Energy & Water: A Market Reality Check


Energy & water: A market reality check

CFO Insights

While the US is currently enjoying a renaissance in energy, the time to take advantage of the implied domestic supply security is now. Because of the size of the reserves and a relatively flat domestic demand profile, the supply situation in the US can be expected to remain favorable over most investment-planning horizons.

No matter your industry, your business prospects depend in some way on energy. And while the energy landscape in the United States has changed dramatically over the last decade—with abundant, relatively low-cost natural gas, expanded domestic oil production, and lower pricing in global oil markets—now is not the time to be complacent about energy usage or costs.

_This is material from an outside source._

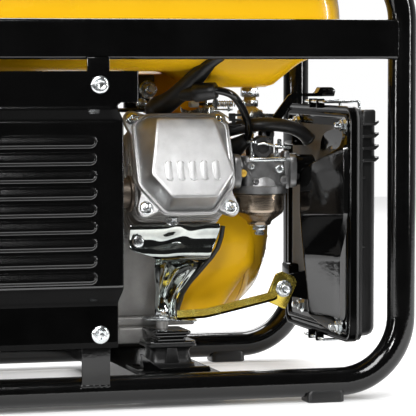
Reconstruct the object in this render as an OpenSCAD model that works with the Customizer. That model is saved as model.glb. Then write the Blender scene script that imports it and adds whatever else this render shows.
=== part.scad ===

In fact, for CFOs, now may be the time to take stock of your energy portfolio, rebalancing and de-risking it for the future. Why? The favorable energy supply and price environment enjoyed currently in the US—like all competitive advantages—will likely erode as domestic and global markets adjust to new energy supply and demand realities. Moreover, when it comes to energy markets, expect the unexpected: infrastructure that can’t rapidly adjust to changing supply/demand balances; international events that roil global energy markets; extreme weather that disrupts supply and challenges perceptions of reliability; and related resource challenges, particularly the looming specter of water scarcity. All can erode the economics of the newfound energy advantage. And, of course, there is always the possibility that energy policy will affect supply and prices—in ways unfavorable for users and suppliers.

With oil prices plummeting and stock markets gyrating in response, it may seem prudent to remain a spectator to current market forces. But in this issue of CFO Insights, we’ll make some key observations related to the energy and water markets and discuss why CFOs should take advantage of an energy future that has been largely reshaped over the last few years.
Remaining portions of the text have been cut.